The government’s plans to create a new database holding the financial details of all Spaniards have raised a number of legal issues

With the aim of fighting money-laundering and terrorism funding, the Spanish government intends to put practically the entire population on file, simply for having bank accounts, deposits or financial assets to their name.

This exchange will not take place directly between the affected parties and government agencies, but by forcing lenders to provide the information for them. It may well be that the activities under scrutiny are so broad in scope that investigating them will require something like a powerful search engine to comb through the lists, which will include nearly the entire population.

It is also true that other mega-databases already exist, such as those run by state security agencies and those storing tax returns. But granting oneself the power to uncover the financial transactions of 34 million Spaniards is a very sensitive matter, one that touches upon issues such as civil liberties and requires detailed explanations from the government.

It was this newspaper’s reporters who lifted the veil of secrecy surrounding the drafting of the new regulation

Instead of that, it was this newspaper’s reporters who lifted the veil of secrecy surrounding the drafting of the new regulation.

The government is giving itself complete power over this “file of financial ownership.” It will be run by the Economy Ministry unit in charge of money laundering; its use will be controlled by someone designated by the attorney general; and, above all, many other government services will have access to it.

Whereas existing legislation limits this kind of access to judges, attorneys and law enforcement agencies, the new regulation gives it to the intelligence services (CNI) and the Tax Agency. Whereas the law requires the police to obtain a warrant first, the new regulation has been drafted in such a confusing way that it is unclear whether this sort of legal authorization will still be necessary. How is it possible for a mere regulation to change a primary law, especially on such a sensitive matter as a file containing the financial data of nearly the entire population?

If the point of the regulation is simply to silence the critics, then this decree will do the job

But if these measures seem excessive, it should be pointed out that the regulation excludes accounts and deposits kept in Spanish lenders’ branch offices in other countries. This, despite the fact that ever since the days of a scandal involving former Civil Guard chief Luis Roldán in the early 1990s, and up to the recent case involving former Popular Party treasurer Luis Bárcenas, we either know or have well-founded suspicions that more than one money-laundering scheme is taking place outside Spain.
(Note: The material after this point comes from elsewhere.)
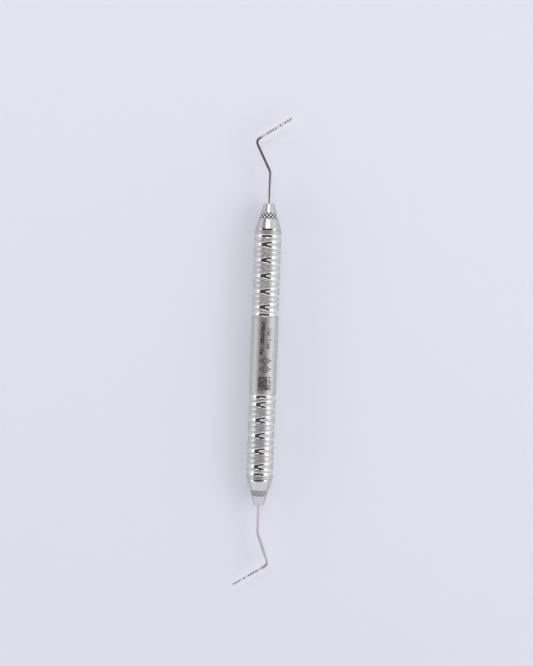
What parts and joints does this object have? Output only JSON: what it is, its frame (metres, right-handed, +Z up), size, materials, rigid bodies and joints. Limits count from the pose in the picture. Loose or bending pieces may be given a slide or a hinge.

Not even the policies with the greatest social support, such as the fight against ETA’s terrorist campaign, justified placing significant limits on civil liberties. If the point of this regulation is simply to silence the critics and to pretend to be diligent in the eyes of international organizations that fight money laundering, then this decree will do the job. But if the government really plans on implementing everything contained in the regulation, then it will be assuming powers of very questionable scope. It is obvious that money laundering needs to be fought vigorously, but in such a way that the population will trust those who are in charge.